Schurende zoektocht naar contact
Eindhoven-centrum, een zaterdagmiddag. Recht voor de V&D zit een oude, magere man in een aftands clownspak als een bezetene te trommelen. Die man is Huub van Bijnen. Artiestennaam: Heintje Bondo. Na een documentaire van Theo Maassen is er nu een boek over deze bijzondere artiest.
Henk van Straten, schrijver van Kleine Stinkerd en Smet volgde Van Bijnen een jaar. Het resultaat is een helder geschreven, warm relaas van een soms wrange zoektocht naar contact, waarbij gelukkig ook genoeg te lachen valt. Van Straten neemt ons mee naar Bondo’s eerste betaalde optreden ooit: Bondo wordt bekogeld met bitterballen. Hij bezoekt Van Bijnens familie in de hoop daar warmte en begrip te vinden voor de ‘bijzondere’ kant van Huub. Op één zus na tevergeefs. Hij neemt ons mee naar Van Bijnens oude tehuis, Huize Assisië en naar Theo Maassen.
Bondo’s wereld
Maassen en Bondo |
Van Straten kleurt de setting netjes in, gebruikt originele vergelijkingen en licht voor ons de niet al te florissante doopceel van Huub van Bijnen. Maar het boek is meer dan dat. Mijn nieuwe beste vriend is een verslag van een – meestens vruchteloze – maar boeiende poging van de schrijver echt contact te maken met Heintje Bondo. Van Straten merkt al snel dat het niet genoeg is om rustig aan de zijlijn Bondo te observeren. Hij zal in zijn wereld moeten stappen. Dus viert hij Kerst niet alleen met zijn eigen vrouw en kind, ook Bondo is uitgenodigd. Hij laat hem toe in zijn leven.
Gladjes gaat dat overigens niet. Bondo bestookt hem met telefoontjes. Over ‘zijn’ boek bijvoorbeeld en wanneer dat nou eindelijk eens af is. De irritatie loopt soms hoog op bij de schrijver, ook omdat hij niks terugkrijgt van Bondo, die uiteraard nooit eens aan hem vraagt hoe het gaat met huis en haard, zijn naam vergeet en hem slechts ziet als manager, chauffeur en beveiliger.
Bevrijdende lach
De kale weergave van die onmacht en frustratie is raak. Dat en de worsteling van Van Straten hoe hij het boek moet schrijven en of hij daartoe überhaupt wel in staat is, behoeden het boek voor klefheid.
‘Jaaaaaaaa! En dan denk ik bij m’n eigen: met mijn boek schiet het helemaal geen ene meter op!
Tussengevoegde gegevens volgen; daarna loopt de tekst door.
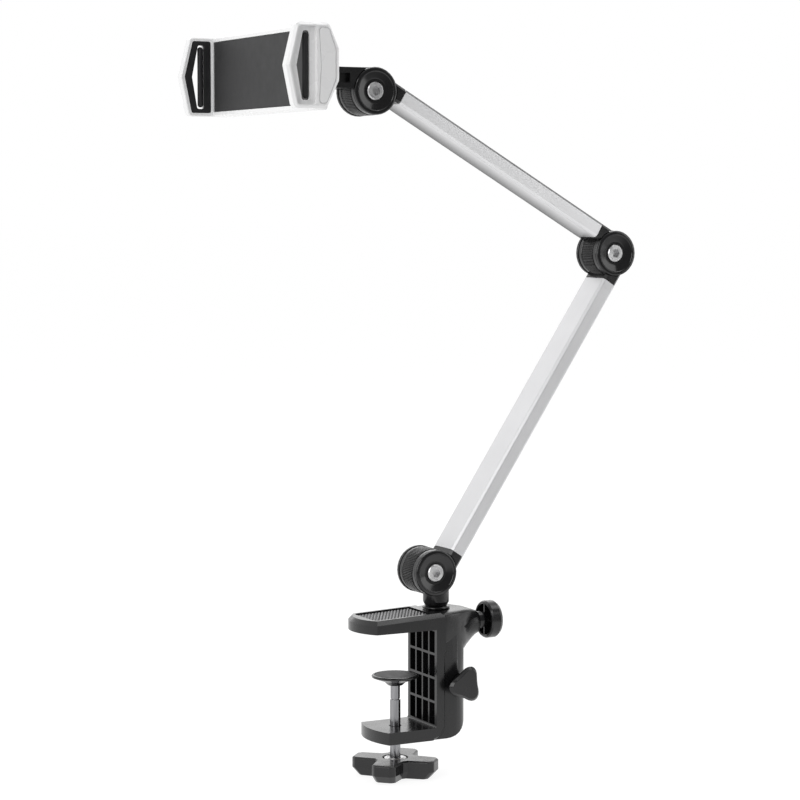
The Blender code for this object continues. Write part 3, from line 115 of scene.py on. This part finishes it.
class Shader:
    """A material under construction, with short calls for the nodes that are used here."""

    def __init__(self, name, colour, roughness, **inputs):
        self.material = bpy.data.materials.new(name)
        self.material.use_nodes = True
        self.nodes = self.material.node_tree.nodes
        self.links = self.material.node_tree.links
        self.main = self.nodes["Principled BSDF"]
        self.main.inputs["Base Color"].default_value = (*colour, 1.0)
        self.main.inputs["Roughness"].default_value = roughness
        for key, value in inputs.items():
            self.main.inputs[key.replace("_", " ")].default_value = value

    def node(self, kind, **settings):
        made = self.nodes.new("ShaderNode" + kind)
        for key, value in settings.items():
            setattr(made, key, value)
        return made

    def wire(self, source, target):
        self.links.new(source, target)

    def place(self, scale=(1.0, 1.0, 1.0), turn=(0.0, 0.0, 0.0)):
        """Object coordinates, turned and scaled."""
        where = self.node("TexCoord")
        mapping = self.node("Mapping", vector_type="TEXTURE")
        mapping.inputs["Rotation"].default_value = turn
        mapping.inputs["Scale"].default_value = scale
        self.wire(where.outputs["Object"], mapping.inputs["Vector"])
        return mapping.outputs["Vector"]

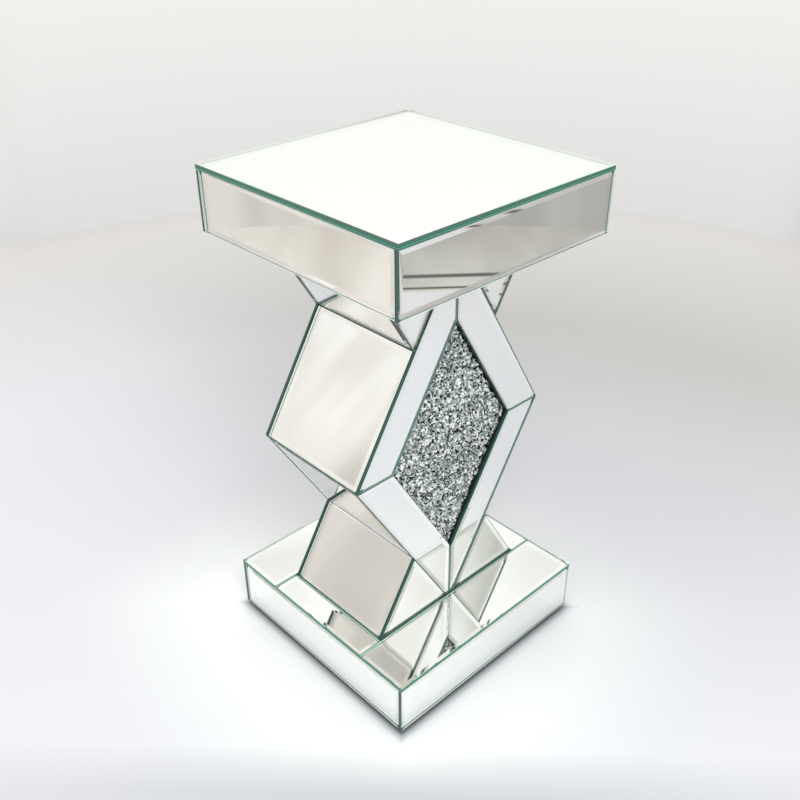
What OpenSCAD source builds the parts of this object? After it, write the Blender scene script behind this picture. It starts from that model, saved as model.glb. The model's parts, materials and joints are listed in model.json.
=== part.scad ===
// Mirror-clad pedestal table: square top slab, rhombus column with four wedge feet,
// square base, crushed-crystal inlay in a rhombus frame on both broad faces.
// Millimetres. X right, Y back, Z up; the floor is z = 0, the column axis is x = y = 0.

/* [Overall] */
// Side of the square top and base
side = 300; // [240:1:400]
// Height from the floor to the top mirror
height = 600; // [540:1:700]
// Height of the rubber feet
foot_h = 6; // [4:1:12]
// Height of the base block
base_h = 70; // [60:1:90]
// Height of the top block
slab_h = 73; // [60:1:90]

/* [Column] */
// Depth of the column, front to back
col_d = 160; // [120:1:220]
// Half width of the rhombus
rh_w = 143.5; // [120:0.5:145]
// Half height of the rhombus, its tips hidden in the blocks
rh_h = 236; // [232:1:260]
// Height of the waist, from the middle to where a wedge meets the rhombus
waist = 136; // [110:1:160]
// Width of the mirror strips around the inlay, with the side glass
strip_w = 44; // [30:0.5:60]

/* [Glass] */
// Thickness of the big top mirror
top_t = 6; // [4:0.5:8]
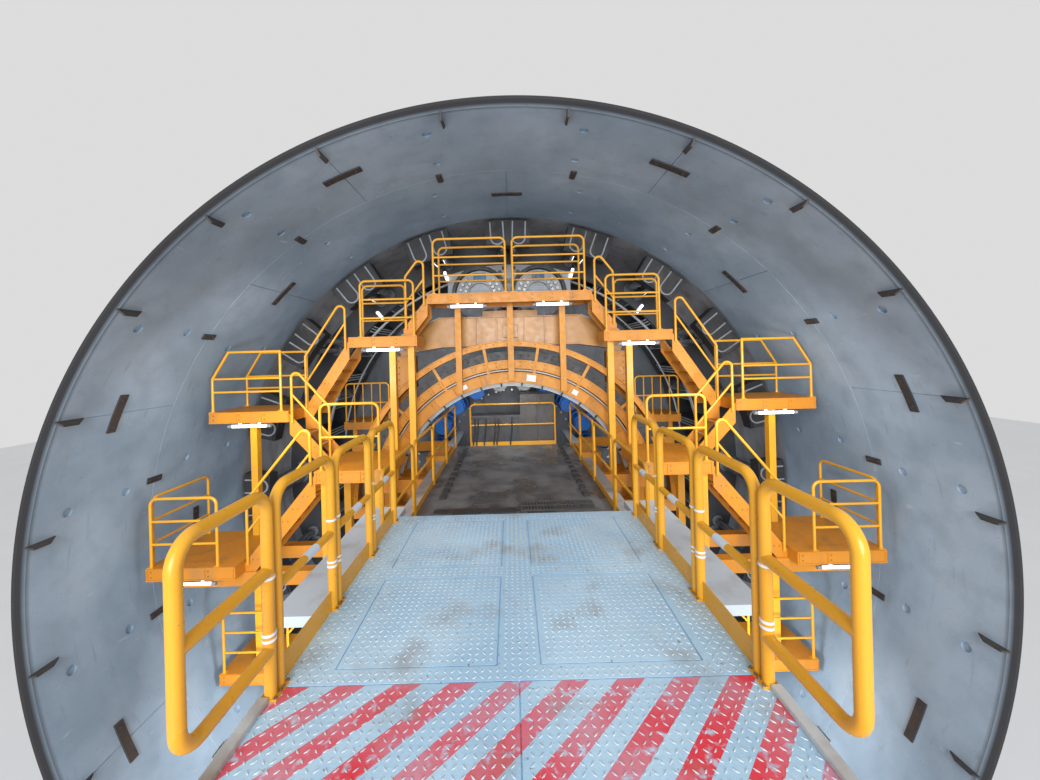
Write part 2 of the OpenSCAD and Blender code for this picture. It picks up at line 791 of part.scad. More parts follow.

Ik kan maar af gaan zitten wachten!’
‘Huub, luister…’ En voor de zoveelste keer ben ik genoodzaakt in herhaling te vallen. Voor de zoveelste keer moet ik uitleggen hoe het allemaal precies in zijn werk gaat. Huub hoort de irritatie in mijn stem.
‘O…’ zegt hij zachtjes wanneer ik ben uitgesproken. ‘Soms raak ik het overzicht eventjes kwijt. Dan weet ik even niet meer hoe het ook alweer in de vork steekt.’
Als hij ophangt, mag ik naast de moordende kater en tergende vermoeidheid ook nog een persistent schuldgevoel tot de verzameling van interne beulen rekenen. Verdiend?
Waarschijnlijk.
Maar, net op tijd, als je de adem bijna benomen wordt, zoals in de overvolle, veel te warme, naar pis en oude man stinkende huiskamer – je kunt de lucht bijna kauwen – zet Bondo zelf de deur open. Over een eventueel optreden in De wereld draait door bijvoorbeeld:
Alle melancholie is plotsklaps als sneeuw voor de zon verdwenen. Zijn ogen zijn zo groot als frisbees en het duurt een goede vijf seconden voor hij weer bij zinnen is. ‘Echt waar? Met, hoe heet hij, met van die haren…’
‘Matthijs van Nieuwkerk.’
Inmiddels is Van Bijnen inderdaad met Van Straten bij Van Nieuwkerk geweest. Het zal geen invloed hebben op Heintje Bondo’s landelijke doorbraak. Die komt er namelijk niet. Een troost kan zijn dat het boek waarin hij de hoofdrol speelt wel een publiek buiten Eindhoven heeft gekregen en dat ook verdient.